| Problem |
Copy every line from the records below that holds the word "joints".

| Exercise material |
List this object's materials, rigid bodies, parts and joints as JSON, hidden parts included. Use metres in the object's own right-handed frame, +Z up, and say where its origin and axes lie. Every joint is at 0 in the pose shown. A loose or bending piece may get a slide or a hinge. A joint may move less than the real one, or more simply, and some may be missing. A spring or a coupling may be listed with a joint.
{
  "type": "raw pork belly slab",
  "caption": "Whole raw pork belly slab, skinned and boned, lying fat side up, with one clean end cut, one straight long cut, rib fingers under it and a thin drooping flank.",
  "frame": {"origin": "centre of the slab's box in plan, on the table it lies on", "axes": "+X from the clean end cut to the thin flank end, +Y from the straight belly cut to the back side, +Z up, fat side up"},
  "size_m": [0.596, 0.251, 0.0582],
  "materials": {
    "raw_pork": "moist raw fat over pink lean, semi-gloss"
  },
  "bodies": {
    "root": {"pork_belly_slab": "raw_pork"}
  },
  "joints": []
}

...

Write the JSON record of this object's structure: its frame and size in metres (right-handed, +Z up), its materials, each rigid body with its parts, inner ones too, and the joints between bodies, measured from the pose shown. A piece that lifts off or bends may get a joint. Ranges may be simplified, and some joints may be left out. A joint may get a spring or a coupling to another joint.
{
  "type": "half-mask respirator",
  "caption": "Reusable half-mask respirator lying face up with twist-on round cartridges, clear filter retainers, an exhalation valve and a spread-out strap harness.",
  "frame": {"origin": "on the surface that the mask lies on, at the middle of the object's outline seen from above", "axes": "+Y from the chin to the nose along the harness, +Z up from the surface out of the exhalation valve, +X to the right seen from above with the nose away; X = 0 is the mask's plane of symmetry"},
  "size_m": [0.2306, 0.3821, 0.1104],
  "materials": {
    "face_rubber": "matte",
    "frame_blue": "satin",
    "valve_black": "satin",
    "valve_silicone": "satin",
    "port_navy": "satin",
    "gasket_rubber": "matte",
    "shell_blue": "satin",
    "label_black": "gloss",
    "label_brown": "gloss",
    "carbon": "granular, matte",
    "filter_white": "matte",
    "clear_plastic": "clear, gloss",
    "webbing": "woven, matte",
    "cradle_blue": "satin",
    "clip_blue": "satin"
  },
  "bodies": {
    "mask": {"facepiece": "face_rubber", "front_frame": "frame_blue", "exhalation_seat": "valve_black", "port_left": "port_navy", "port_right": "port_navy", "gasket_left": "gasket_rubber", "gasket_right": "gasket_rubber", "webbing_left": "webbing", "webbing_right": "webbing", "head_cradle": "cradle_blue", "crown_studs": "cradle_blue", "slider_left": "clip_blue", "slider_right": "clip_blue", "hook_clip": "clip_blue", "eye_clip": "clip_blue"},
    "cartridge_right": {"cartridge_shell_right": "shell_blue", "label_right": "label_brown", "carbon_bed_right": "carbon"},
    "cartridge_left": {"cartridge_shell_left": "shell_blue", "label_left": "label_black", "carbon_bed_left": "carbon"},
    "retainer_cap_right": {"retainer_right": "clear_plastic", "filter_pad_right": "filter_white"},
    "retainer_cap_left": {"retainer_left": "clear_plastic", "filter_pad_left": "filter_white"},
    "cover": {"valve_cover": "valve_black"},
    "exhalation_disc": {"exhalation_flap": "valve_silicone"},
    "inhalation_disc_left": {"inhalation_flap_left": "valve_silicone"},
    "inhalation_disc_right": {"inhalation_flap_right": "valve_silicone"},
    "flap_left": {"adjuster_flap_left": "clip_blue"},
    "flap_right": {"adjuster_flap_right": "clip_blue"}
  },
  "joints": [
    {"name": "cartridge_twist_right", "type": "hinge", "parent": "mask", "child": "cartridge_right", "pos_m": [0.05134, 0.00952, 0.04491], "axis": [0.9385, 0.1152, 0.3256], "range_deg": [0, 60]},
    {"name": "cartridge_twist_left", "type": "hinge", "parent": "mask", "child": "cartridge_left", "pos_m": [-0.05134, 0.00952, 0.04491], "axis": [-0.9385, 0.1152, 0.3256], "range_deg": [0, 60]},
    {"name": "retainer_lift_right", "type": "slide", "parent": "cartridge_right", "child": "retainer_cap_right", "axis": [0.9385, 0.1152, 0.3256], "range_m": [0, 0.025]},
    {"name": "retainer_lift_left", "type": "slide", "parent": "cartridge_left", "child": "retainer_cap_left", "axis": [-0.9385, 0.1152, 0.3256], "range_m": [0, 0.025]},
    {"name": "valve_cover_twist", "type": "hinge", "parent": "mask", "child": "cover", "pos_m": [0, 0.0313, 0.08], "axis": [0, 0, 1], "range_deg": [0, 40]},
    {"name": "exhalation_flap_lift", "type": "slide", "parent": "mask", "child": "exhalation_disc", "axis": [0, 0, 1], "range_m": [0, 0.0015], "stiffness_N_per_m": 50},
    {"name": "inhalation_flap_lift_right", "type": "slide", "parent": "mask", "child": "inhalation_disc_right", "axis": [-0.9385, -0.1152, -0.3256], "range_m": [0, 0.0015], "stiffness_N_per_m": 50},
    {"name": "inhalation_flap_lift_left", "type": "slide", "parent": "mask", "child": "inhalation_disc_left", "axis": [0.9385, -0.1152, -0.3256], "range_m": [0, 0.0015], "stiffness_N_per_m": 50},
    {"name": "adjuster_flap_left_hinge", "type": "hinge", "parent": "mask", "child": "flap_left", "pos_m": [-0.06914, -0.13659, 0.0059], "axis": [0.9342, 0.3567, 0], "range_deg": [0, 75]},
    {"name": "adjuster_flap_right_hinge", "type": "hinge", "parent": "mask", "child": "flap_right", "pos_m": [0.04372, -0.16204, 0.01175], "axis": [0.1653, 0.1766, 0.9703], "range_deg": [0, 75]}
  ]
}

* * *

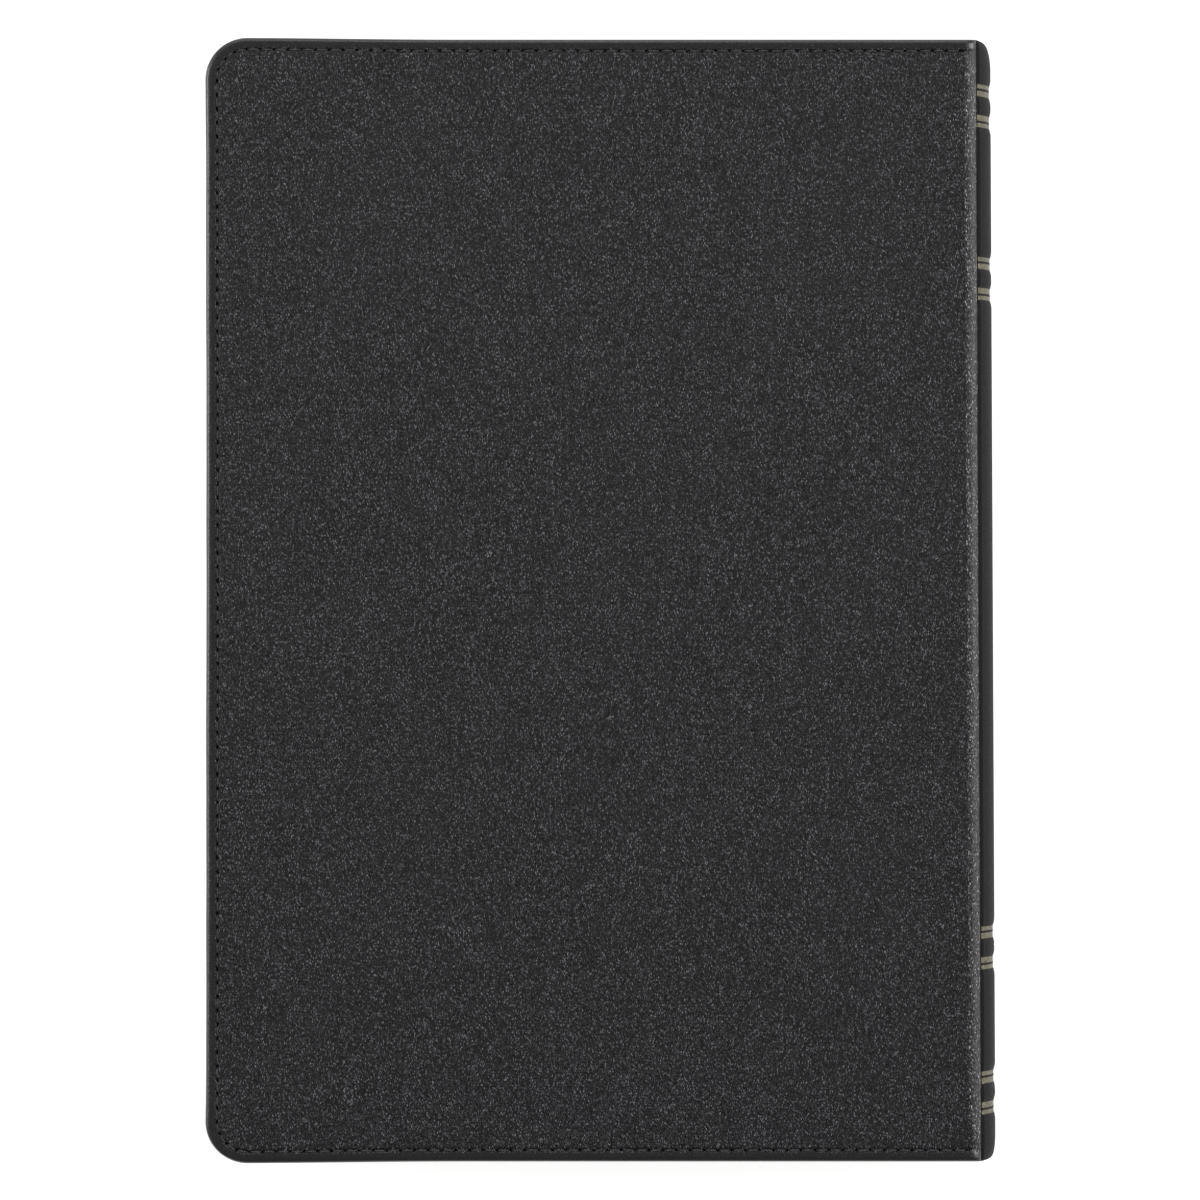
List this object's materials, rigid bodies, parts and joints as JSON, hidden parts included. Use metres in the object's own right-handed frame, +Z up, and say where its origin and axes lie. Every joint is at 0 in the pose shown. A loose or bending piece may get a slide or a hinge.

| Answer to the task |
List this object's materials, rigid bodies, parts and joints as JSON, hidden parts included. Use metres in the object's own right-handed frame, +Z up, and say where its origin and axes lie. Every joint is at 0 in the pose shown. A loose or bending piece may get a slide or a hinge. A joint may move less than the real one, or more simply, and some may be missing. A spring or a coupling may be listed with a joint.
  "joints": []
Write the JSON record of this object's structure: its frame and size in metres (right-handed, +Z up), its materials, each rigid body with its parts, inner ones too, and the joints between bodies, measured from the pose shown. A piece that lifts off or bends may get a joint. Ranges may be simplified, and some joints may be left out. A joint may get a spring or a coupling to another joint.
  "joints": [
List this object's materials, rigid bodies, parts and joints as JSON, hidden parts included. Use metres in the object's own right-handed frame, +Z up, and say where its origin and axes lie. Every joint is at 0 in the pose shown. A loose or bending piece may get a slide or a hinge.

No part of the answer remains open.